In this article we will answer those questions and hopefully give you some insights into the development of the American music publishing industry during the golden age of American popular music. Yes, Virginia, there really was a Tin Pan Alley and it was the popular music publishing center of the world from around 1885 to the 1920's. Before that though, all of the important publishers of American music were scattered over much of the country. Some were in New York but others were in Chicago, Philadelphia, Cleveland, Cincinnati, Detroit, Boston and Baltimore. To the left is a photo of the Whitney Warner publishing house in Detroit taken around 1900. All of these early publishers played important roles in the printing and distribution of sheet music and none had any monopolies on success. Most music publishers also published church music, music instruction books, study pieces and classical items for home and school use.

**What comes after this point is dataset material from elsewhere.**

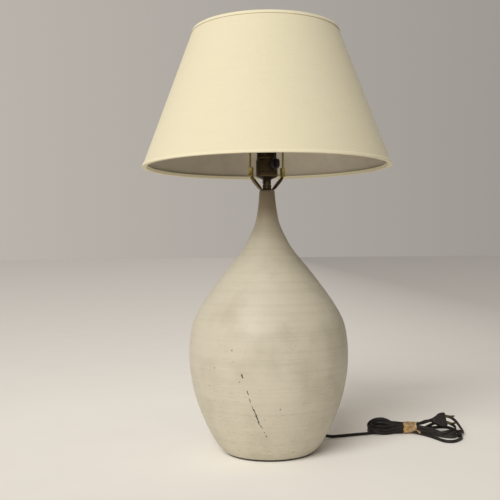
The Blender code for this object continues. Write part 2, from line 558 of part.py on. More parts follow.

Left: A Typical home music parlor from
the early 20th century
Among the most successful were Thomas B. Harms (Harms, Inc. started in 1881) and Isadore Witmark. M. Witmark & Sons published their first sheet music I'll Answer That Question Tomorrow in 1885. Over the years, publishers came and went but arguably, every major music publisher in America had a presence in what would become Tin Pan Alley at one time or another. Others that were mainstays of the Alley were, Irving Berlin, Inc., Shapiro, Berstein & Co., Remick Music Co., Robbins Music Corp, and E. B. Marks Music Company. These visionaries concentrated almost exclusively on popular music, and the key to their success was their use of market research to select music and the use of aggressive marketing techniques to sell the product.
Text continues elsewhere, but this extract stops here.